2 thoughts on “Not as me

  1. You probably need to experience the t girl nights out even if it’s only to come to the conclusion that it’s not enough or doesn’t really satisfy or really fit with your feelings. To some that’s all they really need, to others it just highlights that they know there is something missing, something that needs to be allowed to be freely expressed. In a way it’s the freedom of the t night that helps highlight the captivity that we have felt.
    You are right about the set backs and stumbles that occur, they are after all a common enough thing in everyone’s life in one way or another. We all need to be able to learn from our set backs and have another go.

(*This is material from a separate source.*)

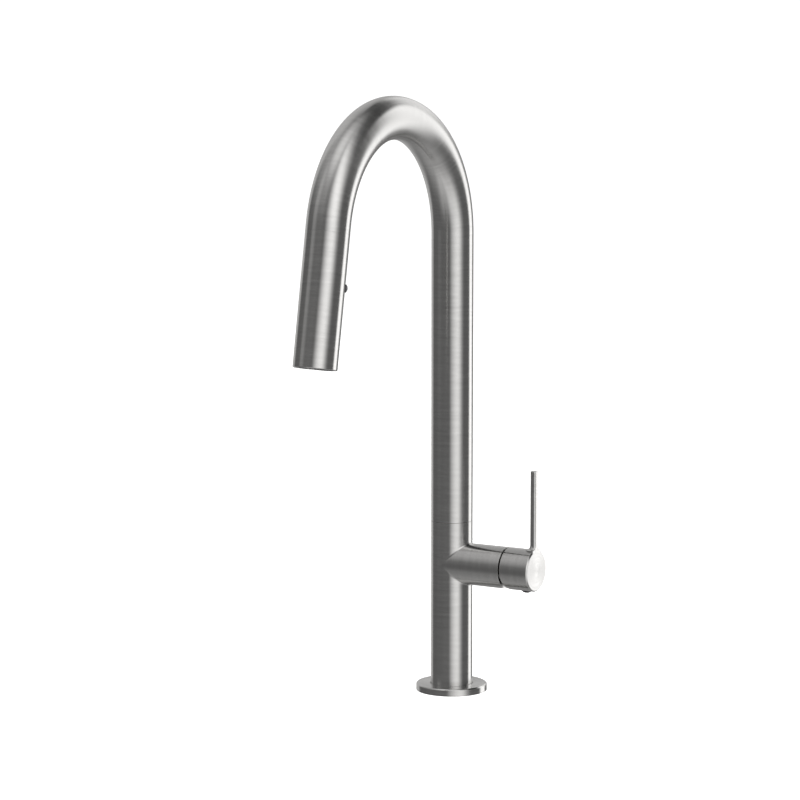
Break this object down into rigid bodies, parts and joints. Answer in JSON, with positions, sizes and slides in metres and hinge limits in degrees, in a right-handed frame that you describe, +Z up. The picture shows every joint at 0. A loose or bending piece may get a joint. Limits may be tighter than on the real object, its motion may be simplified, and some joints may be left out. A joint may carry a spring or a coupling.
{
  "type": "pull-down kitchen faucet",
  "caption": "Single-hole kitchen faucet with a slim round column, an arched swivel spout, a pull-down spray head and a side lever.",
  "frame": {"origin": "middle of the base flange where it rests on the deck", "axes": "+Z up along the column; the spout reaches towards -Y; the lever's axis points along +X"},
  "size_m": [0.1011, 0.237, 0.555],
  "materials": {
    "brushed": "brushed",
    "brass": "satin",
    "steel": "satin",
    "rubber": "matte",
    "nozzle_rubber": "matte",
    "white_plastic": "matte",
    "black_plastic": "matte",
    "grey_plastic": "matte",
    "ceramic": "gloss",
    "hose_braid": "woven"
  },
  "bodies": {
    "root": {"base_flange": "brushed", "flange_seal": "rubber", "mounting_shank": "brass", "faucet_body": "brushed", "valve_block": "brass", "cartridge_seat_seals": "rubber", "cartridge_housing": "grey_plastic", "ceramic_disc_fixed": "ceramic", "cartridge_nut": "steel", "swivel_post": "brass", "swivel_stop_pin": "steel", "post_snap_ring": "steel", "hose_coupling": "brass"},
    "deck_nut": {"mounting_nut": "brass", "nut_screws": "steel", "deck_rubber_washer": "rubber", "deck_steel_washer": "steel"},
    "spout": {"spout_tube": "brushed", "spout_insert": "brass", "spout_bush_lower": "white_plastic", "spout_bush_upper": "white_plastic", "dock_collar": "black_plastic", "spray_hose": "hose_braid"},
    "hose_end": {"hose_ferrule": "steel"},
    "spray_head": {"spray_shell": "brushed", "spray_core": "grey_plastic", "swivel_nut": "brass", "hose_washer": "rubber", "check_valve": "white_plastic", "button_spring": "steel", "spray_face": "black_plastic", "spray_nozzles": "nozzle_rubber", "diffuser_plate": "grey_plastic", "aerator": "white_plastic", "aerator_screen": "white_plastic"},
    "mode_button": {"mode_button": "black_plastic", "diverter_spool": "white_plastic"},
    "mixer_rotor": {"stem_carrier": "white_plastic", "stem_pin": "steel"},
    "disc_slide": {"disc_slider": "white_plastic", "ceramic_disc_moving": "ceramic"},
    "lever": {"handle": "brushed", "cartridge_stem": "brass", "set_screw": "steel", "screw_plug": "black_plastic"}
  },
  "joints": [
    {"name": "spout_swivel", "type": "hinge", "parent": "root", "child": "spout", "pos_m": [0, 0, 0.15], "axis": [0, 0, 1], "range_deg": [-75, 75]},
    {"name": "spray_pull", "type": "slide", "parent": "spout", "child": "hose_end", "axis": [0, -0.1788, -0.9839], "range_m": [0, 0.25], "deforming": ["spray_hose"]},
    {"name": "spray_spin", "type": "hinge", "parent": "hose_end", "child": "spray_head", "pos_m": [0, -0.17947, 0.34787], "axis": [0, -0.1788, -0.9839], "continuous": true},
    {"name": "mode_press", "type": "slide", "parent": "spray_head", "child": "mode_button", "axis": [-0.7986, -0.5921, 0.1076], "range_m": [0, 0.0012], "stiffness_N_per_m": 1500, "springref_m": -0.001, "deforming": ["button_spring"]},
    {"name": "temperature", "type": "hinge", "parent": "root", "child": "mixer_rotor", "pos_m": [0.041, 0, 0.0995], "axis": [1, 0, 0], "range_deg": [-45, 45]},
    {"name": "lever_tilt", "type": "hinge", "parent": "mixer_rotor", "child": "lever", "pos_m": [0.041, 0, 0.0995], "axis": [0, 1, 0], "range_deg": [0, 12]},
    {"name": "disc_travel", "type": "slide", "parent": "mixer_rotor", "child": "disc_slide", "axis": [0, 0, 1], "range_m": [0, 0.00241]},
    {"name": "nut_release", "type": "slide", "parent": "root", "child": "deck_nut", "axis": [0, 0, -1], "range_m": [0, 0.1]}
  ],
  "couplings": [
    {"joint": "disc_travel", "follows": "lever_tilt", "m_per_rad": 0.0115}
  ]
}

    It’s a bit like learning a new piece of music, at first it’s difficult, full of mistakes and errors and doesn’t much seem like the piece you’re aiming for, then over time with practice it begins to come together and build and the resonances and interplay between the individual bits build to become more than the sum of those parts. Yes you can still hit a bum note from time to time but the difficulty seen at the start is ligitimately forgotten as everything becomes automatic.